▶ [Task brief] Return every line of the material exactly.

▶ [Material provided]
^^^^^^^^^^^^^^^^
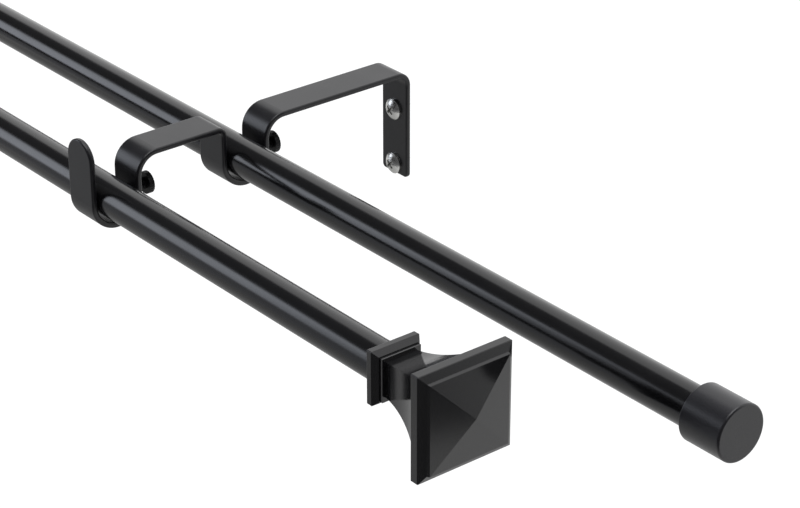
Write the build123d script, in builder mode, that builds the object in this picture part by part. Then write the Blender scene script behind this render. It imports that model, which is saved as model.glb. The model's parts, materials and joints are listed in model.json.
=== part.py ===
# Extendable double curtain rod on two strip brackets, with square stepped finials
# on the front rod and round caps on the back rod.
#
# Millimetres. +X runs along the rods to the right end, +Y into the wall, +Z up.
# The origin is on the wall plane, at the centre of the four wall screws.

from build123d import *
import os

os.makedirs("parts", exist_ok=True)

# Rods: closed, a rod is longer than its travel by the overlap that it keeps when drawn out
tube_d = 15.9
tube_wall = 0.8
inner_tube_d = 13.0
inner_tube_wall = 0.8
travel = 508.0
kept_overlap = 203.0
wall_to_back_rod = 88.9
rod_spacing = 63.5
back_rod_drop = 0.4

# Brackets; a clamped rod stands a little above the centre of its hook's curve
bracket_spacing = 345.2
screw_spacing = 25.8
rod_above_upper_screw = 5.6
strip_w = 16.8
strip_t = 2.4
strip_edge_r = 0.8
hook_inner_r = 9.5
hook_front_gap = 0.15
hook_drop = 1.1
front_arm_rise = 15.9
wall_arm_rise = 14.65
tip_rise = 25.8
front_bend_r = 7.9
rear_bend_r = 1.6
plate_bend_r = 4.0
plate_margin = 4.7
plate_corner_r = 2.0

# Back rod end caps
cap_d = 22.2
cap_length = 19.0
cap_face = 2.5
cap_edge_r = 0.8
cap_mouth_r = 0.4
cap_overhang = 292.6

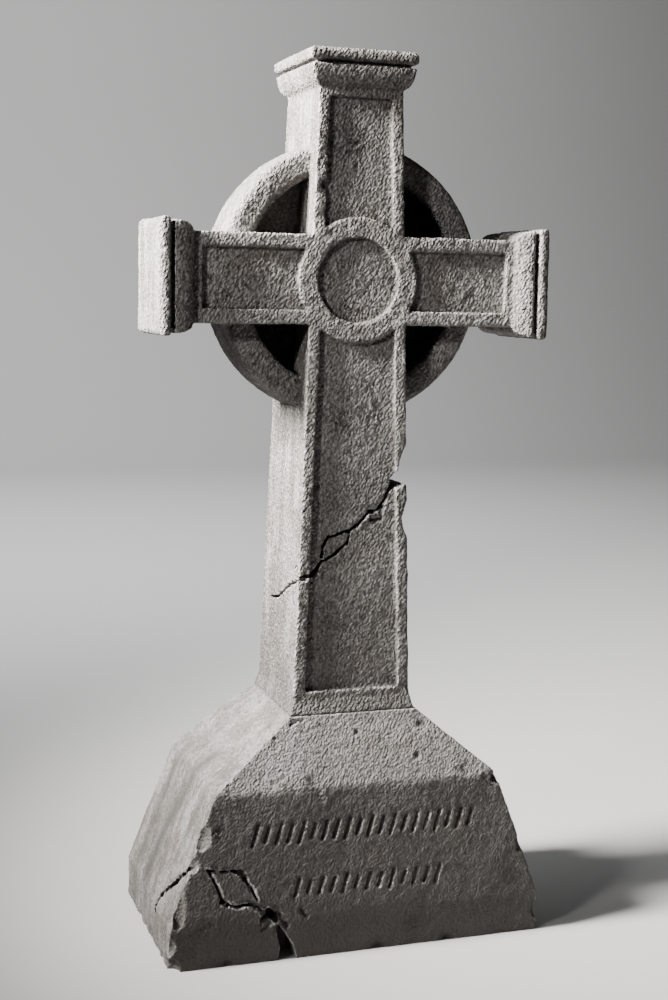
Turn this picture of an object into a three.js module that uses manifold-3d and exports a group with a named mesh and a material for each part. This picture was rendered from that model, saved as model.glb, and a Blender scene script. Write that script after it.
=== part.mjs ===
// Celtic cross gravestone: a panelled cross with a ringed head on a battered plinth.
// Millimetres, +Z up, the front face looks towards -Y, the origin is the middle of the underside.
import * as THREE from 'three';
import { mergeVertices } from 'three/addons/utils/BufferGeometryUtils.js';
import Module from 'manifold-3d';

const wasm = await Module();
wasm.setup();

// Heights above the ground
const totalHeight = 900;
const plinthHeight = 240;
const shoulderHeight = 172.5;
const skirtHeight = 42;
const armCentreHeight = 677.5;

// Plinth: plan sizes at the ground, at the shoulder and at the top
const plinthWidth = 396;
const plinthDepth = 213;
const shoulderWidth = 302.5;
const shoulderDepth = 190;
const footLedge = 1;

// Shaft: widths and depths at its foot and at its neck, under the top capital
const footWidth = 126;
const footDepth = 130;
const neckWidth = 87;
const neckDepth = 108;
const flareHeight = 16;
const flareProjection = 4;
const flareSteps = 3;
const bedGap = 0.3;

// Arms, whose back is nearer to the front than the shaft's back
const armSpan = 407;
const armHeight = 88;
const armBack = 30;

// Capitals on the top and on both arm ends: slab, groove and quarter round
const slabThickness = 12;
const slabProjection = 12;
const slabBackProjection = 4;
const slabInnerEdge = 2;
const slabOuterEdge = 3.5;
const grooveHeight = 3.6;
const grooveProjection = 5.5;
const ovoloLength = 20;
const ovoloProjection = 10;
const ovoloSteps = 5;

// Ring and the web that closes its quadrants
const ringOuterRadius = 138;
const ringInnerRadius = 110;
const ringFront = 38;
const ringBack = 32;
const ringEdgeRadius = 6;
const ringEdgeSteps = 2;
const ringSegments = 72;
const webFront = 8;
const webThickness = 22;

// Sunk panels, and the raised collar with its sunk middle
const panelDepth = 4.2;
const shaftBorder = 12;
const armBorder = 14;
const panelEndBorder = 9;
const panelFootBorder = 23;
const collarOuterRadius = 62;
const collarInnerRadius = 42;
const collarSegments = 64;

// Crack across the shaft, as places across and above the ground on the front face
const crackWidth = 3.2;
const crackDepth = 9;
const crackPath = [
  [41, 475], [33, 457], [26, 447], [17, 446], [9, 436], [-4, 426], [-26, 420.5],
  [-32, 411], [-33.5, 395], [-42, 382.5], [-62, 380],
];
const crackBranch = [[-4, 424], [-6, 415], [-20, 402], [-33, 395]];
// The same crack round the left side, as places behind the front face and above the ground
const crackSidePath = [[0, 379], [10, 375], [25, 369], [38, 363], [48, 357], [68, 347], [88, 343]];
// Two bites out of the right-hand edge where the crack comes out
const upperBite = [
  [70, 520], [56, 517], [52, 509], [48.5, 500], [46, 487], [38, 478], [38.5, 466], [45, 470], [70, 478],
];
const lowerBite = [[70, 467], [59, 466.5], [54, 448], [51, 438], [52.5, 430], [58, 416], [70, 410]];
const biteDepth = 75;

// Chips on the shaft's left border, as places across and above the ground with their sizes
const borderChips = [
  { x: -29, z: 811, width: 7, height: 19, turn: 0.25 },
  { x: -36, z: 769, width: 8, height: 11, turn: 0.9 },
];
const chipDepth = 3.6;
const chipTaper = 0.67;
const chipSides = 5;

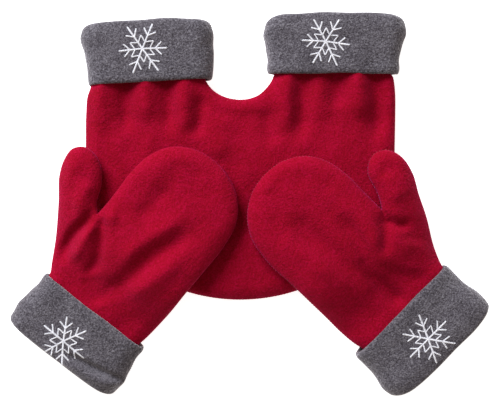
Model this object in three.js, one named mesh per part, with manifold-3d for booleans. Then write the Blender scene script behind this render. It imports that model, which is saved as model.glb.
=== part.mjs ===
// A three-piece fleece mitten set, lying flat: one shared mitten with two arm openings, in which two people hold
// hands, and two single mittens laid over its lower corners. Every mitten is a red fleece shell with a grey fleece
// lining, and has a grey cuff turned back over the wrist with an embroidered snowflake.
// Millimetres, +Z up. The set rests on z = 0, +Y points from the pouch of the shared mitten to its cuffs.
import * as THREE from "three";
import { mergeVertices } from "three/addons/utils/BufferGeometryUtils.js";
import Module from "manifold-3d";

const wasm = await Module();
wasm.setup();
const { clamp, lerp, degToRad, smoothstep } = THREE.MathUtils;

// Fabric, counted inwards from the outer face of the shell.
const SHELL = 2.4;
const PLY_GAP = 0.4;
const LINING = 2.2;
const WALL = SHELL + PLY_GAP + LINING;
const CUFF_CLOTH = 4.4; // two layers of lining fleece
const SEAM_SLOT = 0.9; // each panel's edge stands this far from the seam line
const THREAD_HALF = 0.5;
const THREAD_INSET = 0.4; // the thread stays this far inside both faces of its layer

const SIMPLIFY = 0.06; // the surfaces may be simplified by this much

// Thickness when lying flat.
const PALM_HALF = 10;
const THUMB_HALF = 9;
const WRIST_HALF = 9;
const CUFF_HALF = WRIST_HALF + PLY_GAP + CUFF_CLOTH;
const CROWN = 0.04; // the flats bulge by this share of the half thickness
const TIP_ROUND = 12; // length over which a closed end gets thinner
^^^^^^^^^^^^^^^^
▶ [Correct response]
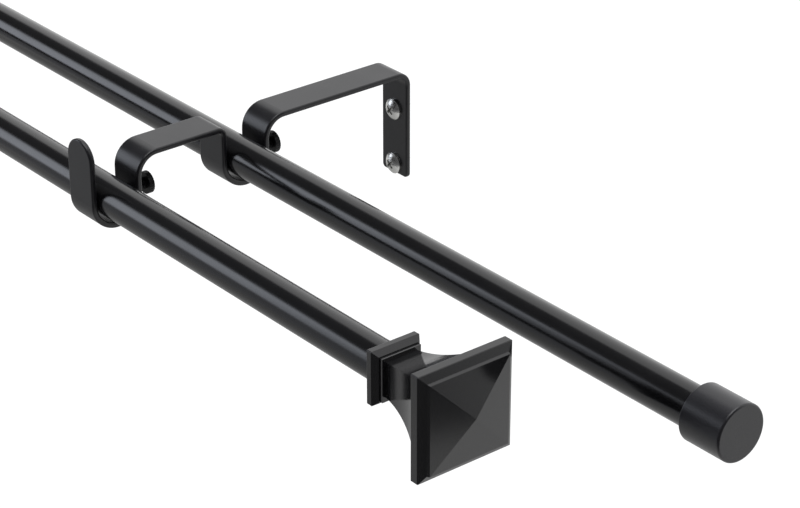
Write the build123d script, in builder mode, that builds the object in this picture part by part. Then write the Blender scene script behind this render. It imports that model, which is saved as model.glb. The model's parts, materials and joints are listed in model.json.
=== part.py ===
# Extendable double curtain rod on two strip brackets, with square stepped finials
# on the front rod and round caps on the back rod.
#
# Millimetres. +X runs along the rods to the right end, +Y into the wall, +Z up.
# The origin is on the wall plane, at the centre of the four wall screws.

from build123d import *
import os

os.makedirs("parts", exist_ok=True)

# Rods: closed, a rod is longer than its travel by the overlap that it keeps when drawn out
tube_d = 15.9
tube_wall = 0.8
inner_tube_d = 13.0
inner_tube_wall = 0.8
travel = 508.0
kept_overlap = 203.0
wall_to_back_rod = 88.9
rod_spacing = 63.5
back_rod_drop = 0.4

# Brackets; a clamped rod stands a little above the centre of its hook's curve
bracket_spacing = 345.2
screw_spacing = 25.8
rod_above_upper_screw = 5.6
strip_w = 16.8
strip_t = 2.4
strip_edge_r = 0.8
hook_inner_r = 9.5
hook_front_gap = 0.15
hook_drop = 1.1
front_arm_rise = 15.9
wall_arm_rise = 14.65
tip_rise = 25.8
front_bend_r = 7.9
rear_bend_r = 1.6
plate_bend_r = 4.0
plate_margin = 4.7
plate_corner_r = 2.0

# Back rod end caps
cap_d = 22.2
cap_length = 19.0
cap_face = 2.5
cap_edge_r = 0.8
cap_mouth_r = 0.4
cap_overhang = 292.6

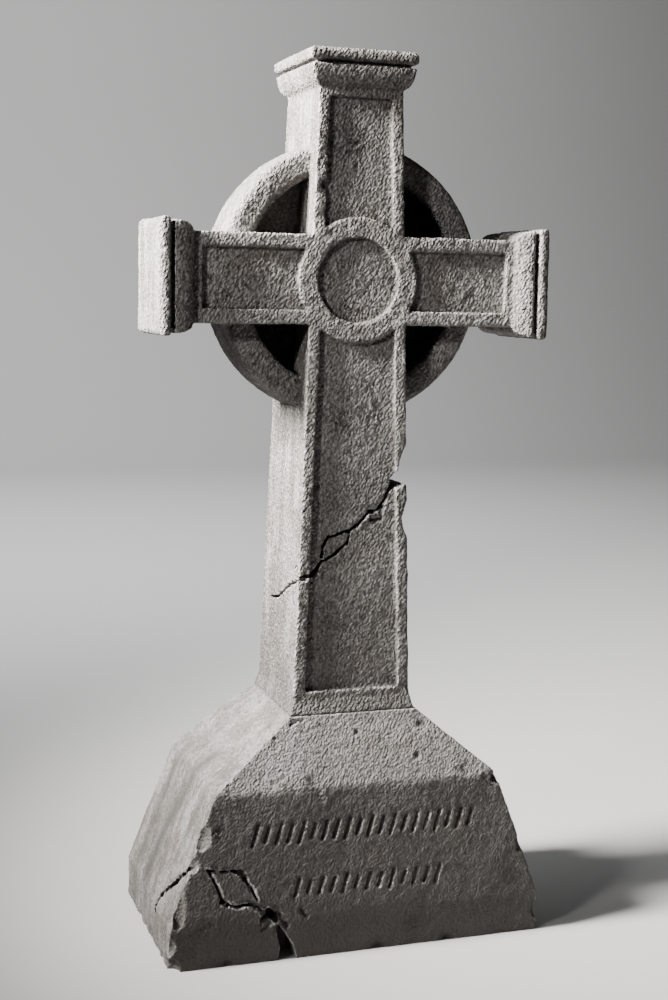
Turn this picture of an object into a three.js module that uses manifold-3d and exports a group with a named mesh and a material for each part. This picture was rendered from that model, saved as model.glb, and a Blender scene script. Write that script after it.
=== part.mjs ===
// Celtic cross gravestone: a panelled cross with a ringed head on a battered plinth.
// Millimetres, +Z up, the front face looks towards -Y, the origin is the middle of the underside.
import * as THREE from 'three';
import { mergeVertices } from 'three/addons/utils/BufferGeometryUtils.js';
import Module from 'manifold-3d';

const wasm = await Module();
wasm.setup();

// Heights above the ground
const totalHeight = 900;
const plinthHeight = 240;
const shoulderHeight = 172.5;
const skirtHeight = 42;
const armCentreHeight = 677.5;

// Plinth: plan sizes at the ground, at the shoulder and at the top
const plinthWidth = 396;
const plinthDepth = 213;
const shoulderWidth = 302.5;
const shoulderDepth = 190;
const footLedge = 1;

// Shaft: widths and depths at its foot and at its neck, under the top capital
const footWidth = 126;
const footDepth = 130;
const neckWidth = 87;
const neckDepth = 108;
const flareHeight = 16;
const flareProjection = 4;
const flareSteps = 3;
const bedGap = 0.3;

// Arms, whose back is nearer to the front than the shaft's back
const armSpan = 407;
const armHeight = 88;
const armBack = 30;

// Capitals on the top and on both arm ends: slab, groove and quarter round
const slabThickness = 12;
const slabProjection = 12;
const slabBackProjection = 4;
const slabInnerEdge = 2;
const slabOuterEdge = 3.5;
const grooveHeight = 3.6;
const grooveProjection = 5.5;
const ovoloLength = 20;
const ovoloProjection = 10;
const ovoloSteps = 5;

// Ring and the web that closes its quadrants
const ringOuterRadius = 138;
const ringInnerRadius = 110;
const ringFront = 38;
const ringBack = 32;
const ringEdgeRadius = 6;
const ringEdgeSteps = 2;
const ringSegments = 72;
const webFront = 8;
const webThickness = 22;

// Sunk panels, and the raised collar with its sunk middle
const panelDepth = 4.2;
const shaftBorder = 12;
const armBorder = 14;
const panelEndBorder = 9;
const panelFootBorder = 23;
const collarOuterRadius = 62;
const collarInnerRadius = 42;
const collarSegments = 64;

// Crack across the shaft, as places across and above the ground on the front face
const crackWidth = 3.2;
const crackDepth = 9;
const crackPath = [
  [41, 475], [33, 457], [26, 447], [17, 446], [9, 436], [-4, 426], [-26, 420.5],
  [-32, 411], [-33.5, 395], [-42, 382.5], [-62, 380],
];
const crackBranch = [[-4, 424], [-6, 415], [-20, 402], [-33, 395]];
// The same crack round the left side, as places behind the front face and above the ground
const crackSidePath = [[0, 379], [10, 375], [25, 369], [38, 363], [48, 357], [68, 347], [88, 343]];
// Two bites out of the right-hand edge where the crack comes out
const upperBite = [
  [70, 520], [56, 517], [52, 509], [48.5, 500], [46, 487], [38, 478], [38.5, 466], [45, 470], [70, 478],
];
const lowerBite = [[70, 467], [59, 466.5], [54, 448], [51, 438], [52.5, 430], [58, 416], [70, 410]];
const biteDepth = 75;

// Chips on the shaft's left border, as places across and above the ground with their sizes
const borderChips = [
  { x: -29, z: 811, width: 7, height: 19, turn: 0.25 },
  { x: -36, z: 769, width: 8, height: 11, turn: 0.9 },
];
const chipDepth = 3.6;
const chipTaper = 0.67;
const chipSides = 5;

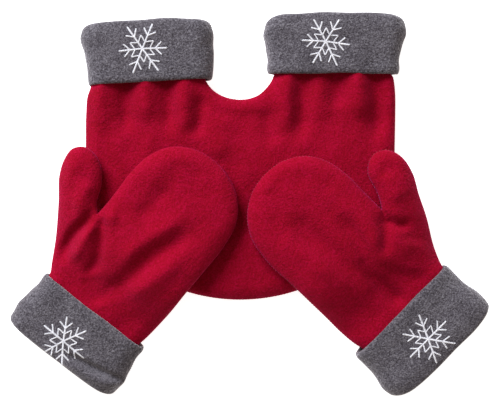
Model this object in three.js, one named mesh per part, with manifold-3d for booleans. Then write the Blender scene script behind this render. It imports that model, which is saved as model.glb.
=== part.mjs ===
// A three-piece fleece mitten set, lying flat: one shared mitten with two arm openings, in which two people hold
// hands, and two single mittens laid over its lower corners. Every mitten is a red fleece shell with a grey fleece
// lining, and has a grey cuff turned back over the wrist with an embroidered snowflake.
// Millimetres, +Z up. The set rests on z = 0, +Y points from the pouch of the shared mitten to its cuffs.
import * as THREE from "three";
import { mergeVertices } from "three/addons/utils/BufferGeometryUtils.js";
import Module from "manifold-3d";

const wasm = await Module();
wasm.setup();
const { clamp, lerp, degToRad, smoothstep } = THREE.MathUtils;

// Fabric, counted inwards from the outer face of the shell.
const SHELL = 2.4;
const PLY_GAP = 0.4;
const LINING = 2.2;
const WALL = SHELL + PLY_GAP + LINING;
const CUFF_CLOTH = 4.4; // two layers of lining fleece
const SEAM_SLOT = 0.9; // each panel's edge stands this far from the seam line
const THREAD_HALF = 0.5;
const THREAD_INSET = 0.4; // the thread stays this far inside both faces of its layer

const SIMPLIFY = 0.06; // the surfaces may be simplified by this much

// Thickness when lying flat.
const PALM_HALF = 10;
const THUMB_HALF = 9;
const WRIST_HALF = 9;
const CUFF_HALF = WRIST_HALF + PLY_GAP + CUFF_CLOTH;
const CROWN = 0.04; // the flats bulge by this share of the half thickness
const TIP_ROUND = 12; // length over which a closed end gets thinner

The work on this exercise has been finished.